Requirements> Locate the lines where "object" occurs and copy them as they stand.

───── Data lines

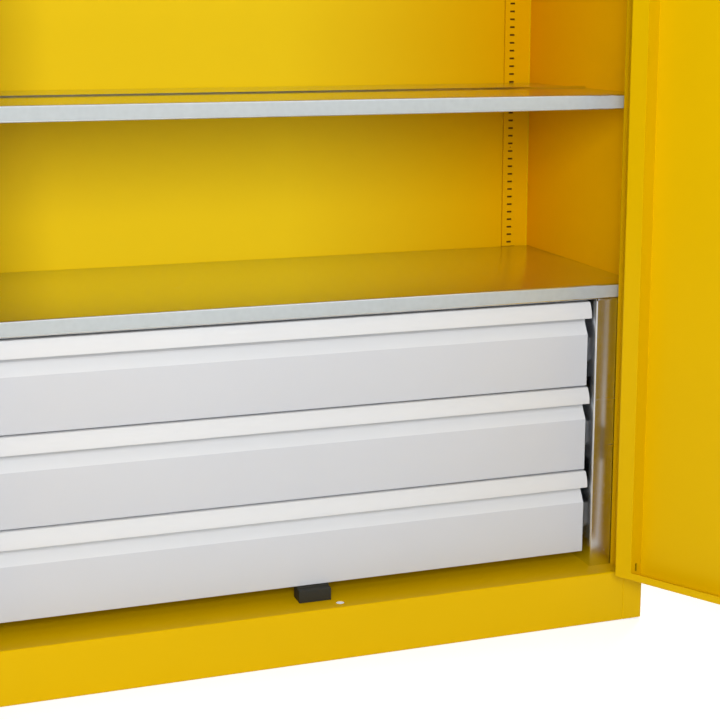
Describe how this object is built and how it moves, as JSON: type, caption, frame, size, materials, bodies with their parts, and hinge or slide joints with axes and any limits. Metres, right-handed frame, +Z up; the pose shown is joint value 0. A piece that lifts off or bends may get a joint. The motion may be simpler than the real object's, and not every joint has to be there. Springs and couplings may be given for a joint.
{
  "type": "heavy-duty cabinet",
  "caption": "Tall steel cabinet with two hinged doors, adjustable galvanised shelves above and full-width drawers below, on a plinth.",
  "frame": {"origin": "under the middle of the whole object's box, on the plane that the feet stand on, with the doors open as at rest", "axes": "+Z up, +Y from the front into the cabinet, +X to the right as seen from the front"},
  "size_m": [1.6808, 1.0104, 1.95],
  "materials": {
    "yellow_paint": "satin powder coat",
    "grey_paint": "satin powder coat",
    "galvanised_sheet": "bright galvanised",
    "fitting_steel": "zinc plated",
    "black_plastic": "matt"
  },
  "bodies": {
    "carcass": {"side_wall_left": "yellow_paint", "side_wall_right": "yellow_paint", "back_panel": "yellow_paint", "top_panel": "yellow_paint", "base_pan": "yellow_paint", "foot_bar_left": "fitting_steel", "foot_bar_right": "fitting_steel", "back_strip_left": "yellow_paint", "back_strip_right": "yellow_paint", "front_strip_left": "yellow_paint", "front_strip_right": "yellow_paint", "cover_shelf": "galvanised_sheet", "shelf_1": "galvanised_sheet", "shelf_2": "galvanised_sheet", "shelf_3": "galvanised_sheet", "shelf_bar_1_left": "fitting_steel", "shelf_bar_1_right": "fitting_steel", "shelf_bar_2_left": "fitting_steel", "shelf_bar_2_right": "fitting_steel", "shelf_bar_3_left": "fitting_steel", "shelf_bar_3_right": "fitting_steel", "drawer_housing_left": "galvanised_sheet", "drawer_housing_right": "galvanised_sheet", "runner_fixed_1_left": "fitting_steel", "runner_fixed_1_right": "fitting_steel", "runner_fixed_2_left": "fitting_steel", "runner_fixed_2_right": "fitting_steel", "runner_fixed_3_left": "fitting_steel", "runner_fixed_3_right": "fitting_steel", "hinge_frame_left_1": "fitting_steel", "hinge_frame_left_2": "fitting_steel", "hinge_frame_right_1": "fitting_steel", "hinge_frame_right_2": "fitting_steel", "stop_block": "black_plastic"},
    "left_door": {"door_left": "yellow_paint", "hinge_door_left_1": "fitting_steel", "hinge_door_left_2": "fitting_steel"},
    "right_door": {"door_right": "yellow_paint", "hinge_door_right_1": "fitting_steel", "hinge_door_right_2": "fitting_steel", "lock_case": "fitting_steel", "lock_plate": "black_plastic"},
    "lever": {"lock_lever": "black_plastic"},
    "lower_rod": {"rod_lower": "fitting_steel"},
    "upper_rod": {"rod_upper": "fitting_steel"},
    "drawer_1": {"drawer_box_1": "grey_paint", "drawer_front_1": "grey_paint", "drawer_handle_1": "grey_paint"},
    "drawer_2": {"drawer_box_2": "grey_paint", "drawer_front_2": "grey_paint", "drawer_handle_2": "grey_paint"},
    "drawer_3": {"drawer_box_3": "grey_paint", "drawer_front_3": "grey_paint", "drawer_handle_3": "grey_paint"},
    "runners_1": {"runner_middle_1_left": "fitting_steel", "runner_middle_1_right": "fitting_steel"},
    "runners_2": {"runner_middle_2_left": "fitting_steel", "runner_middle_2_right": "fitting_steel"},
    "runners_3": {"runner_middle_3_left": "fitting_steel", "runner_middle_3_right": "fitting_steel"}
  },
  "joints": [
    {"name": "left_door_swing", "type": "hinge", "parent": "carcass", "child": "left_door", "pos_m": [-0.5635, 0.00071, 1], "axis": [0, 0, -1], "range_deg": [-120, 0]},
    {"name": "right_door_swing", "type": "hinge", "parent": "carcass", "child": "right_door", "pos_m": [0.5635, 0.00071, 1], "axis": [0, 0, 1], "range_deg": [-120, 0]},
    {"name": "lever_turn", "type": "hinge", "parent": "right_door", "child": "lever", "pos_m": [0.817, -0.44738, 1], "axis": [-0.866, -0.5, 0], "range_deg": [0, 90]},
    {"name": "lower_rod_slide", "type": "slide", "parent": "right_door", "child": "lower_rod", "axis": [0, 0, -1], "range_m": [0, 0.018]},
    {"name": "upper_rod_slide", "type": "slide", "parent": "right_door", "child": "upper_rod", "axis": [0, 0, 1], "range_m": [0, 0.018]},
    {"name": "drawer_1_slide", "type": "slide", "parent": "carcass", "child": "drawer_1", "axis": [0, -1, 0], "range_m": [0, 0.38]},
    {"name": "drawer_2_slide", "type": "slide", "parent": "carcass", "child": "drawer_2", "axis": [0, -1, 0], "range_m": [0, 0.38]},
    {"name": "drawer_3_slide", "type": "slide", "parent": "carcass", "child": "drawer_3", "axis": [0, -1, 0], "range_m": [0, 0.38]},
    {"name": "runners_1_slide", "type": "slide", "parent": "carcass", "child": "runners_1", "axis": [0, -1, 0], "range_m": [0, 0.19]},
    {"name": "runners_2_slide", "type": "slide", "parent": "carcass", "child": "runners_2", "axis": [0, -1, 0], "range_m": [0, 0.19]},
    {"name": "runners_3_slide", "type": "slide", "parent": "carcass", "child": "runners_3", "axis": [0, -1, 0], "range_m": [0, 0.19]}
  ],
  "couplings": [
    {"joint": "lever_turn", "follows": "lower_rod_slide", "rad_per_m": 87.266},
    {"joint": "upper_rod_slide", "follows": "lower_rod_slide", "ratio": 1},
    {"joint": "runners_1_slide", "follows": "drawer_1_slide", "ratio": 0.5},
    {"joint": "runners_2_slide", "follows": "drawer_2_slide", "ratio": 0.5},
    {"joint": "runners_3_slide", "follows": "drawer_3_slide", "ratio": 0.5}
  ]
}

──────────

Result of the task>
Describe how this object is built and how it moves, as JSON: type, caption, frame, size, materials, bodies with their parts, and hinge or slide joints with axes and any limits. Metres, right-handed frame, +Z up; the pose shown is joint value 0. A piece that lifts off or bends may get a joint. The motion may be simpler than the real object's, and not every joint has to be there. Springs and couplings may be given for a joint.
  "frame": {"origin": "under the middle of the whole object's box, on the plane that the feet stand on, with the doors open as at rest", "axes": "+Z up, +Y from the front into the cabinet, +X to the right as seen from the front"},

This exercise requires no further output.